True, he came back in a late-season rush last spring, playing
the final 17 regular-season games with the Bulls, then 10 more
in an ill-fated playoff run that ended against Orlando. But was
that an honest test? That was an appetizer. He was walking off
the street in the role of the long-ago high school hero parking
the beer truck outside the YMCA and looking for a little action
on a Thursday afternoon, no preparation involved, memory trying
to replace training. The fact that he played as well as he
did--26.9 points per game in the regular season, 31.5 in the
playoffs--was more amazing than anyone seemed to think.

This is the actual return. This year. Now. He has rebuilt
himself into basketball shape. Both his team and the power
structure of the league have been rearranged, changed, new
furniture brought into an old, familiar house. Challengers have
developed. All thoughts of boredom have disappeared. Off the
expressway, through the Sears Tower, around the entire league,
into the new arena, win a title, nothing but net.

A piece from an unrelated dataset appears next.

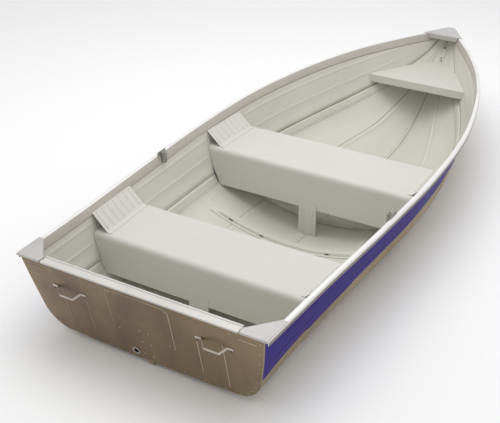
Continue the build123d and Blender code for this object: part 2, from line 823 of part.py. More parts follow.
# Oarlock sockets on the rails' inner legs
for side, side_name in ((1, "port"), (-1, "starboard")):
    x = socket_at - half_length
    reach = socket_plate_length / 2
    fore, aft = (rail_corners(station(row_at(x + step))) for step in (reach, -reach))
    near = rail_corners(station(row_at(x)))
    face = Vector(x, side * (near["groove"][0] - near["wall"] - fit), near["groove"][1])
    along = Vector(2 * reach, side * (fore["groove"][0] - aft["groove"][0]), 0).normalized()
    down = Vector(0, -side * math.cos(near["lean"]), -math.sin(near["lean"]))
    socket_plane = Plane(origin=face, x_dir=along, z_dir=along.cross(down) * side)
    bore_y = face.Y - side * (socket_outer / 2 + socket_plate_gauge)
    bore_top = station(row_at(x))["sheer"] + socket_rise
    bore_foot = bore_top - socket_drop - socket_rise
    with BuildPart() as socket:
        with BuildSketch(socket_plane.offset(-socket_plate_gauge)):
            with Locations((0, -side * socket_drop / 2)):
                RectangleRounded(socket_plate_length, socket_drop, socket_plate_round)
        extrude(amount=3 * socket_plate_gauge)
        with BuildSketch(Plane.XY.offset(bore_foot)):
            with Locations((x, bore_y)):
                Circle(socket_outer / 2)
            with Locations((x, bore_y + side * socket_outer / 2)):
                Rectangle(socket_web, socket_outer)
        extrude(amount=socket_drop)
        with BuildSketch(Plane.XY.offset(bore_foot)):
            with Locations((x, bore_y)):
                Circle(socket_outer / 2)
        extrude(amount=bore_top - bore_foot)
        add(cabin.part, mode=Mode.INTERSECT)
        with BuildSketch(Plane.XY.offset(bore_foot)):
            with Locations((x, bore_y)):
                Circle(socket_bore / 2)
        extrude(amount=bore_top - bore_foot, mode=Mode.SUBTRACT)
    save(socket.part, f"oarlock_socket_{side_name}")

# Bow plate on the rails, with a flange down its aft edge
plate_aft = half_length - bow_plate_length
aft_rail = station(row_at(plate_aft))
tip_rail = STATIONS[-1]
bow_slope = (tip_rail["sheer"] - aft_rail["sheer"]) / (tip_rail["x"] - plate_aft)
bow_plane = Plane(origin=(plate_aft, 0, aft_rail["sheer"] + fit), x_dir=(1, 0, bow_slope),
                  z_dir=(-bow_slope, 0, 1))
with BuildPart() as bow_plate:
    with BuildSketch(bow_plane):
        half_aft = aft_rail["rail"] + bow_plate_gauge
        tip_run = half_length - plate_aft
        Polygon((0, half_aft), (tip_run, bow_nose), (tip_run, -bow_nose), (0, -half_aft), align=None)
        fillet(vertices().group_by(Axis.X)[-1], radius=bow_nose_round)
    extrude(amount=bow_plate_gauge)
    with BuildSketch(Plane.YZ.offset(plate_aft)):
        inner = aft_rail["rail"] - rail_overhang - 3 * rail_wall
        flange_top = aft_rail["sheer"] + fit + bow_plate_gauge / 2
        foot = inner - bow_plate_mitre
        Polygon((-inner, flange_top), (inner, flange_top), (foot, flange_top - bow_plate_flange),
                (-foot, flange_top - bow_plate_flange), align=None)
    extrude(amount=bow_plate_gauge)
save(bow_plate.part, "bow_plate")

# Bow eye: a cast eye on a base plate, square to the stem band
low_end, high_end = band_line[4], band_line[5]
eye_middle = ((low_end[0] + high_end[0]) / 2, 0, (low_end[1] + high_end[1]) / 2)
stem_way = Vector(high_end[0] - low_end[0], 0, high_end[1] - low_end[1]).normalized()
stem_out = Vector(stem_way.Z, 0, -stem_way.X)
eye_plane = Plane(origin=eye_middle, x_dir=stem_way, z_dir=stem_out)
eye_side = Plane(origin=eye_middle, x_dir=stem_way, z_dir=stem_way.cross(stem_out))
with BuildPart() as bow_eye:
    with BuildSketch(eye_plane.offset(fit / 2)):
        RectangleRounded(eye_base_length, eye_base_width, eye_base_round)
    extrude(amount=eye_base_gauge)
    with BuildSketch(eye_side):
        with Locations((0, fit / 2 + eye_base_gauge / 2)):
            Rectangle(eye_base_length - 2 * eye_rim, eye_base_gauge)
        with Locations((0, eye_reach - eye_hole / 2 - eye_rim)):
            Circle(eye_hole / 2 + eye_rim)
        make_hull()
        with Locations((0, eye_reach - eye_hole / 2 - eye_rim)):
            Circle(eye_hole / 2, mode=Mode.SUBTRACT)
    extrude(amount=eye_gauge / 2, both=True)
save(bow_eye.part, "bow_eye")

# Backing strap inside the stem, across the angle between the two sides
strap_line = []
for run in (strap_aft, (strap_aft + strap_fore) / 2, strap_fore):
    place = station(lofted_row(half_length - run))
    seat = crossing(place, hull_gauge + fit, strap_width / 2 + fit, 0)
    strap_line.append((half_length - run, seat[1] + fit))
(start_x, start_z), _, (end_x, end_z) = strap_line
strap_way = Vector(end_x - start_x, end_z - start_z).normalized()
raised = [(x - strap_gauge * strap_way.Y, z + strap_gauge * strap_way.X) for x, z in strap_line]
with BuildPart() as strap:
    with BuildSketch(Plane.XZ.offset(-strap_width / 2)):
        Polygon(*strap_line, *raised[::-1], align=None)
    extrude(amount=strap_width)
save(strap.part, "stem_strap")
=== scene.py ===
# %% [markdown]
# # A small open row boat in riveted sheet metal
#
# The boat is a shell of pressed aluminium: two bottom sheets that meet on the keel line,
# two side sheets, a flat raked transom and a rail all round. Benches, ribs and posts are
# folded from the same sheet. The CAD model gives every size and place. This file adds what
# sheet metal shows: smooth compound curves, pressed beads, rolled edges, rivets, paint.
#
# The sizes are in metres: x runs forward, y to port and z up from the still water.

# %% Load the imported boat
import math

import bmesh
import bpy
import numpy as np
from mathutils import Matrix, Vector


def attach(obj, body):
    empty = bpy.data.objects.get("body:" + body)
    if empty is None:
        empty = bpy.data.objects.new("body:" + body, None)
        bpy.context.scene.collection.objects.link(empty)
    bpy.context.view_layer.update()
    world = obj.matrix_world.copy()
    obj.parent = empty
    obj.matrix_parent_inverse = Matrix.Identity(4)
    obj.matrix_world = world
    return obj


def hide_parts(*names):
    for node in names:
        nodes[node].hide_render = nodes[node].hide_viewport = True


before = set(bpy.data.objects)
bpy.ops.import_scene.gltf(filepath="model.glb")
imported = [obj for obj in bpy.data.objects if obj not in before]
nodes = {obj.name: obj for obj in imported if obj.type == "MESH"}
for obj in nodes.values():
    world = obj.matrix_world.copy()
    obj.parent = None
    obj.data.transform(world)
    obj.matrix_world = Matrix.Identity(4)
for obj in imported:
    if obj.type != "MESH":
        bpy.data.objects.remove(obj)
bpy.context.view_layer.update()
print(len(nodes), "nodes in the packed boat")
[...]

Michael Jordan
couldn't have devised a more intriguing mountain to climb if he
had tried.

"This is the end to all perambulation, somnambulation and
doo-wop ditties," I say, a public-relations fire coursing
through my body. "This is the real deal, the Ferris wheel and
the tilt-a-whirl. Not since General MacArthur stood on the
beaches of Corregidor and vowed to return, not since Androcles
came out to face the lion, not since Rocky Balboa came back to
whip the Russian and Frasier left that barstool and moved to
Seattle to win Emmys...."

The best story of all this year's stories is this man's return.
How good will he be? How much--if anything--has he lost in those
two years? No one has ever had to come back to such a high
standard. Can Michael Jordan once again be Michael Jordan? It is
his curse and his challenge that he will be compared only with
himself.

I wish, indeed, I had the pay-per-view rights. This is going to
be much better than any 89-second knockout.